Now that the last guest has left Cambridge, now that the Tiger and the Bulldog have returned to their haunts, it is meet to take stock of the second Conference on Public Affairs. To the members of the faculty who participated we had hoped some benefit would accrue. To the guests who came we had hoped the discussion would be, if not useful, at any rate interesting. In each case comments indicate that our hopes were fulfilled.

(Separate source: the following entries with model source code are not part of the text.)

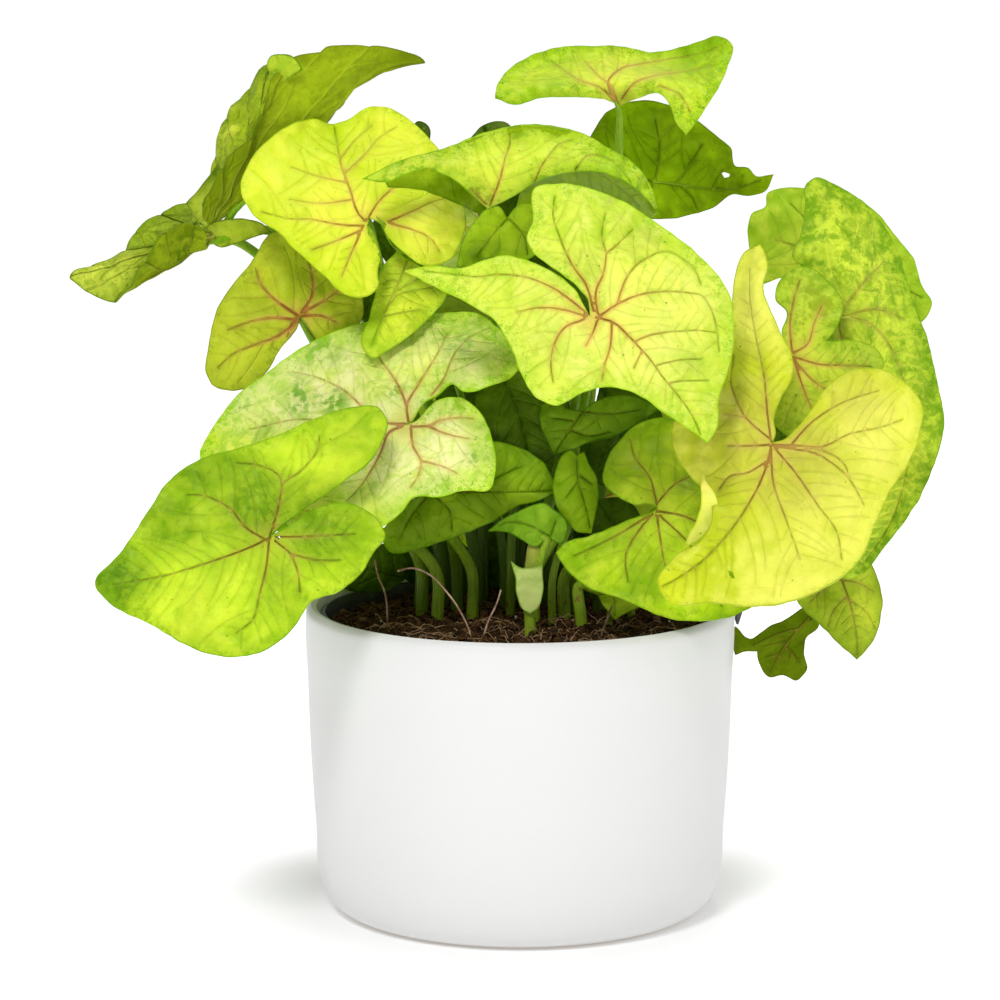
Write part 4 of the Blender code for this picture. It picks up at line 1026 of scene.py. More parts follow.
# Soft spots painted by hand: (across, down, radius, amount) on the sketch.
MARKS = {
    "leaf_mid_left": {
        "cream": [
            (400,435,66,1.0), (300,385,50,0.95), (440,445,44,1.0), (365,430,50,1.0),
            (330,372,40,1.0), (250,400,34,0.8), (460,362,34,0.7), (420,345,40,0.6),
            (480,345,30,0.5), (430,500,30,0.6),
        ],
        "shade": [
            (299,398,17,0.9), (334,402,14,0.9), (318,346,24,0.7), (395,392,10,0.8),
            (449,400,11,0.7), (476,456,12,0.8), (484,430,10,0.7), (262,440,20,0.5),
            (440,487,10,0.5), (458,342,18,0.5), (500,332,20,0.6), (240,400,14,0.5),
        ],
    },
    "leaf_front_centre": {
        "cream": [(650,350,44,0.5), (600,345,30,0.45), (690,300,36,0.35)],
        "shade": [
            (640,235,22,0.35), (585,268,18,0.25), (690,365,14,0.25), (550,340,16,0.3),
        ],
    },
    "leaf_lower_left": {
        "cream": [(200,610,46,0.35), (330,470,28,0.4), (230,505,30,0.3)],
        "shade": [
            (325,528,40,0.8), (205,465,42,0.8), (112,578,36,1.0), (256,505,36,0.9),
            (170,520,34,0.7), (330,425,30,0.3), (280,590,26,0.5),
        ],
    },
    "leaf_right": {
        "cream": [
            (835,520,60,0.75), (753,300,46,0.9), (872,430,42,0.9), (790,580,40,0.8),
        ],
        "shade": [
            (778,455,60,0.75), (850,392,36,0.5), (745,425,48,0.7), (790,425,30,0.65),
            (700,400,30,0.5), (764,370,28,0.2), (745,500,34,0.3), (705,470,26,0.4),
        ],
    },
    "leaf_upper_left": {
        "cream": [
            (300,190,50,0.35), (332,203,34,0.8), (385,135,34,0.5), (352,215,30,0.8),
            (430,228,34,0.9),
        ],
        "shade": [(415,205,34,0.1), (392,230,16,0.4)],
    },
    "leaf_top_centre": {
        "cream": [(500,175,36,0.6), (560,165,30,0.4), (420,168,24,0.7)],
        "shade": [(520,130,16,0.3), (450,160,12,0.2)],
    },
    "leaf_left_back": {
        "cream": [(240,360,34,0.35)],
        "shade": [(320,270,44,0.6), (265,300,26,0.3)],
    },
    "leaf_right_mottled": {
        "cream": [
            (850,290,34,0.4), (920,465,36,0.8), (902,525,38,0.9), (862,565,30,0.7),
        ],
        "shade": [(830,210,26,0.3), (935,400,26,0.3)],
    },
    "leaf_far_left_low": {
        "cream": [(92,276,30,1.0), (122,266,24,0.6)],
        "shade": [(196,246,40,1.0), (160,262,26,0.5), (180,220,26,0.3)],
    },
    "leaf_far_left_high": {
        "cream": [(330,85,40,0.7), (365,68,28,0.7), (300,110,28,0.5)],
        "shade": [
            (240,190,40,0.8), (212,212,26,0.8), (300,140,24,0.4), (408,62,16,0.5),
        ],
    },
    "leaf_right_inner": {
        "cream": [(815,385,30,0.8)],
        "shade": [(808,305,34,0.8)],
    },
    "leaf_low_right": {
        "cream": [(868,610,22,0.9)],
        "shade": [(828,600,22,0.8)],
    },
    "leaf_top_right": {
        "cream": [(620,75,40,0.6), (617,99,14,1.0)],
        "shade": [(560,92,20,0.4), (640,95,16,0.4), (708,55,30,0.8), (520,92,22,0.4)],
    },
    "leaf_centre_right": {
        "cream": [(680,560,34,0.2), (628,452,18,0.5)],
        "shade": [(645,490,22,0.4), (690,500,24,0.4)],
    },
    "leaf_centre_dark": {
        "cream": [(520,500,24,0.5), (460,528,26,0.4)],
        "shade": [(410,505,36,0.8), (470,480,30,0.5), (400,540,20,0.4)],
    },
}

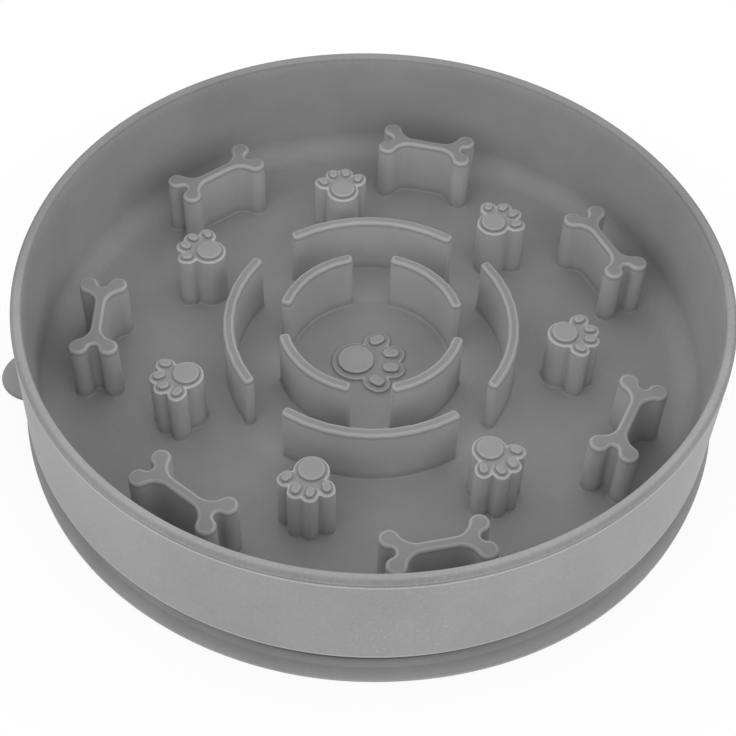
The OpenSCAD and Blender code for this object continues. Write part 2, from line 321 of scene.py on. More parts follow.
class Term:
    """A node's output socket that takes part in Python expressions. On values they add Math nodes."""

    def __init__(self, graph, socket):
        self.graph = graph
        self.socket = socket

    def math(self, operation, *others):
        return self.graph.node("ShaderNodeMath", {"operation": operation}, dict(enumerate((self, *others))))

    def __add__(self, other):
        return self.math("ADD", other)

    __radd__ = __add__

    def __sub__(self, other):
        return self.math("SUBTRACT", other)

    def __rsub__(self, other):
        return self.graph.node("ShaderNodeMath", {"operation": "SUBTRACT"}, {0: other, 1: self})

    def __rtruediv__(self, other):
        return self.graph.node("ShaderNodeMath", {"operation": "DIVIDE"}, {0: other, 1: self})

    def __mul__(self, other):
        return self.math("MULTIPLY", other)

    __rmul__ = __mul__

    def __truediv__(self, other):
        return self.math("DIVIDE", other)

    def __pow__(self, other):
        return self.math("POWER", other)

    def ramp(self, low, high):
        """0 below low, 1 above high, and smooth between them."""
        return self.graph.node("ShaderNodeMapRange", {"interpolation_type": "SMOOTHSTEP"},
                               {"Value": self, "From Min": low, "From Max": high})


class Graph:
    """Adds nodes to a shader or geometry tree."""

    def __init__(self, tree):
        self.tree = tree

    def node(self, kind, settings=None, inputs=None, output=0):
        """A new node: its settings are set first, then the values or links of its sockets."""
        node = self.tree.nodes.new(kind)
        for name, value in (settings or {}).items():
            setattr(node, name, value)
        for name, value in (inputs or {}).items():
            if isinstance(value, Term):
                self.tree.links.new(value.socket, node.inputs[name])
            else:
                node.inputs[name].default_value = value
        return Term(self, node.outputs[output]) if node.outputs else None

    def outputs(self, term, *names):
        """Other outputs of the node that term comes from."""
        return [Term(self, term.socket.node.outputs[name]) for name in names]

    def split(self, vector):
        parts = self.node("ShaderNodeSeparateXYZ", inputs={0: vector}, output="X")
        return self.outputs(parts, "X", "Y", "Z")

    def join(self, x, y, z):
        return self.node("ShaderNodeCombineXYZ", inputs={"X": x, "Y": y, "Z": z})

    def mix(self, factor, low, high):
        """A colour between two others, each one a Term or a plain colour."""
        low, high = (end if isinstance(end, Term) else (*end, 1.0) for end in (low, high))
        return self.node("ShaderNodeMix", {"data_type": "RGBA", "clamp_factor": True},
                         {"Factor": factor, COLOUR_A: low, COLOUR_B: high}, output=COLOUR_RESULT)


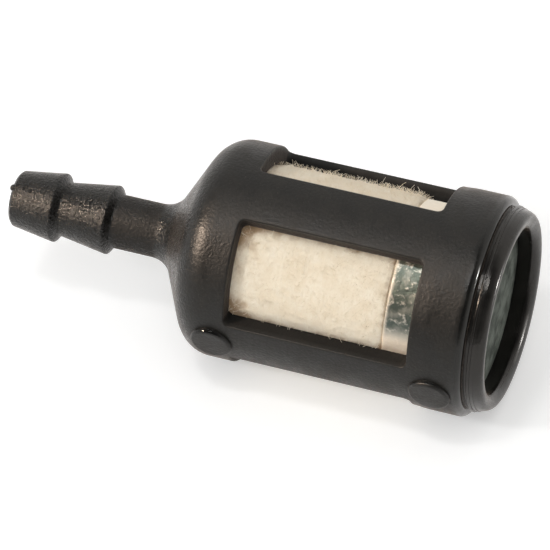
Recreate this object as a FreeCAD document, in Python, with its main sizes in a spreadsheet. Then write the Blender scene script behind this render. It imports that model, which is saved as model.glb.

But whatever the attitude of faculty and guests, it is to the undergraduate delegates that the dailies must turn for judgment as to whether or not results justified the expenditure of time and effort. By and large the discussions were of undoubted value to the students who attended. The sense of reality given by prominent men to problems which, in textbooks, seem entirely "academic", the importance with which these problems are invested by the willingness of industrial and governmental leaders to come to Cambridge to discuss them, the stimulation attendant upon new facts and divergent points of view; all these are obvious benefits. But more important still is the feeling which conferees must have had that no theory offered by professors, no method advocated by intrenched groups was infallible. All must have seen that a tremendous state of flux surrounded the problems. With this comes the realization that the solution or solutions lies open to all. In a round table each student feels an equality with professors and guests, perhaps illusory, but nonetheless stimulating for it instantly removes the problems from academic shoulders. Interest being in inverse proportion to distance, much is gained thereby. For these, and other reasons, the Conference technique seems a valuable addition to the educational armory which goes far toward filling up the gaps in collegiate education.

To the University for the freedom from interference which it allowed and the support which it gave, to the guests for their time and interest, to the professors for their constant assistance, to graduates who gave money, and to those students who worked to make the Conference a success, the "Crimson" extends its official and sincere thanks. May Yale be as fortunate in finding such happy circumstances next year.